Five weeks after the first COVID-19 vaccine doses were administered in the U.S., it's clear Operation Warp Speed, the program to develop and get these drugs to Americans, hasn't always lived up to its name.

"Today I come before you extremely disappointed that we were lied to," said Colorado Governor Jared Polis recently, revealing that a large vaccine shipment the state had counted on wouldn't be forthcoming.

"I was informed by General Perna today that there is no federal reserve of doses," Polis said.

At the same time, a Colorado health care provider reported a shipment that was far smaller than it had expected.

"We want to get going, we want doses in people's arms, but that supply chain is so volatile," said Dr. Mark Wallace, Sunrise Community Health's Chief Clinical Officer. "For example, the other day we were prepared to give a thousand doses in one day, and we had ordered that, and we got 400 doses."

One Montana health official said attention to vaccine development had far outpaced ​attention to their rollout. 

"The contemplation of how the actual vaccine was going to get into millions of people's arms did not occur," said Ellen Leahy, Missoula City-County Health Department director.

Those sentiments have been echoed in states across the country where complaints have mounted that the vaccine distribution system and funding are lacking and centralized planning for the rollout has largely been absent. Promised shipments from a national stockpile that turned out to be empty being one example.

"I am shocked and appalled that the federal government would set an expectation with the American people on which they knew they could not deliver, with such grave consequences," said Oregon Governor Kate Brown recently.

The Trump administration defended its approach.

"Every vaccine dose that's sitting in a warehouse rather than going into an arm could mean one more life lost, or one more hospital bed occupied," said Alex Azar, former Health and Human Services Secretary.

It will be up to the new Biden administration to open up the vaccine pipelines and make supplies more predictable.

"I let the Biden transition team know that we hope that we can get to the point where we have two weeks' notice or at least ten days' notice so that every dose can be used even quicker," Polis said.

"This unreliable source makes it very hard to plan," said Dr.

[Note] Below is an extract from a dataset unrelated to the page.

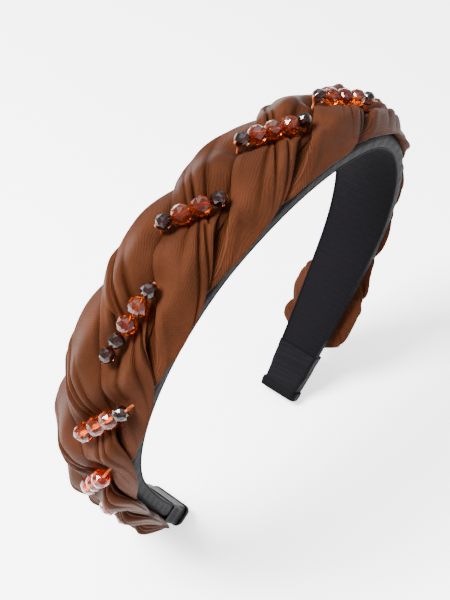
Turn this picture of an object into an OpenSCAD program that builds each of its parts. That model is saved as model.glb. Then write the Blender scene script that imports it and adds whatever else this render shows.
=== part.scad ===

Grant Colfax, San Francisco Department of Public Health director earlier this week. "And it is one of the key reasons that we're scheduled to run out of vaccine the day after tomorrow, Thursday."

President Biden's goal is 100 million injections during his first 100 days in office, or one million shots per day.

"It's a heavy lift any way you look at it. It'll be undermined if we can't get vaccines here on a steady stream," Wallace said.

The race against the virus is a race against time, said Polis. Turning that stream of vaccines into a gusher could be critical.